§ Problem to work on: Each line below is to be written out in full, exactly as shown.

─── Supplied material ───

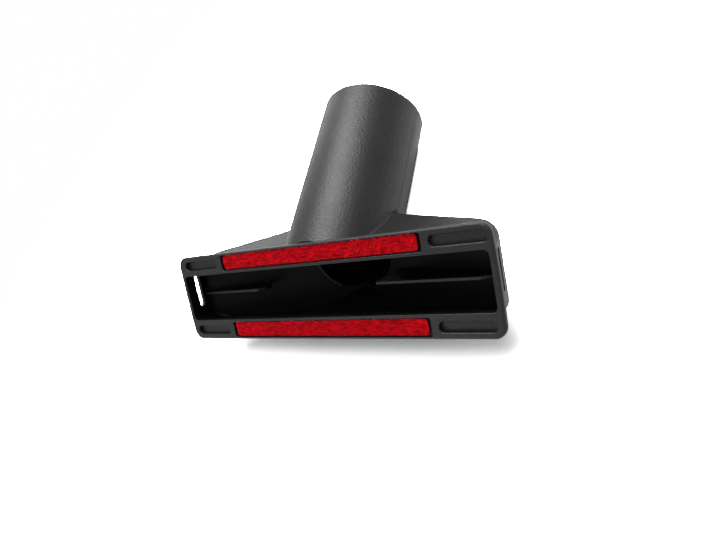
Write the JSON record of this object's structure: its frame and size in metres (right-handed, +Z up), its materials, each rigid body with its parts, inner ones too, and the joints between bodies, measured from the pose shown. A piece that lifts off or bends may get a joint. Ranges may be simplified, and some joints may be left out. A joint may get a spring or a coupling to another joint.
{
  "type": "vacuum upholstery nozzle",
  "caption": "Wide shallow suction head of black plastic on a round push-fit tube at an angle, with a red lint strip along each lip of its open mouth.",
  "frame": {"origin": "on the surface that the nozzle lies on, under the middle of its bounding box", "axes": "+X along the mouth, +Y along the tube towards its open end, +Z up"},
  "size_m": [0.126, 0.0912, 0.0391],
  "materials": {
    "black_plastic": "fine grain moulding, satin",
    "red_pile": "short directional pile"
  },
  "bodies": {
    "root": {"nozzle_body": "black_plastic", "upper_lint_strip": "red_pile", "lower_lint_strip": "red_pile"}
  },
  "joints": []
}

───

§ Exercise result:
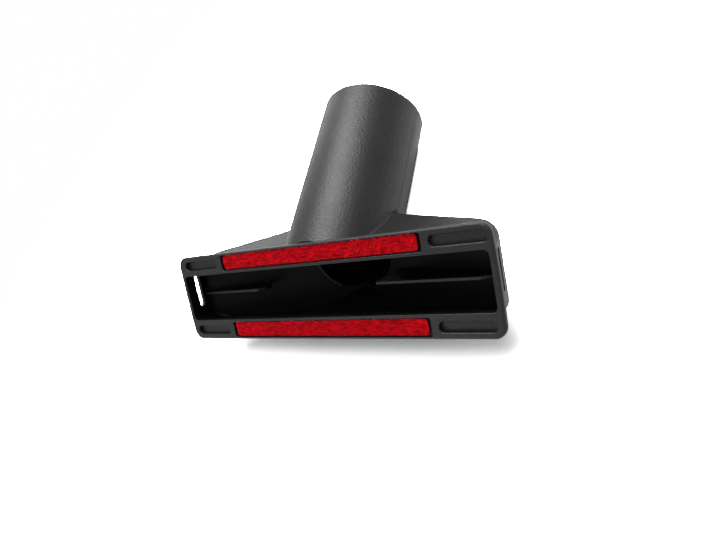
Write the JSON record of this object's structure: its frame and size in metres (right-handed, +Z up), its materials, each rigid body with its parts, inner ones too, and the joints between bodies, measured from the pose shown. A piece that lifts off or bends may get a joint. Ranges may be simplified, and some joints may be left out. A joint may get a spring or a coupling to another joint.
{
  "type": "vacuum upholstery nozzle",
  "caption": "Wide shallow suction head of black plastic on a round push-fit tube at an angle, with a red lint strip along each lip of its open mouth.",
  "frame": {"origin": "on the surface that the nozzle lies on, under the middle of its bounding box", "axes": "+X along the mouth, +Y along the tube towards its open end, +Z up"},
  "size_m": [0.126, 0.0912, 0.0391],
  "materials": {
    "black_plastic": "fine grain moulding, satin",
    "red_pile": "short directional pile"
  },
  "bodies": {
    "root": {"nozzle_body": "black_plastic", "upper_lint_strip": "red_pile", "lower_lint_strip": "red_pile"}
  },
  "joints": []
}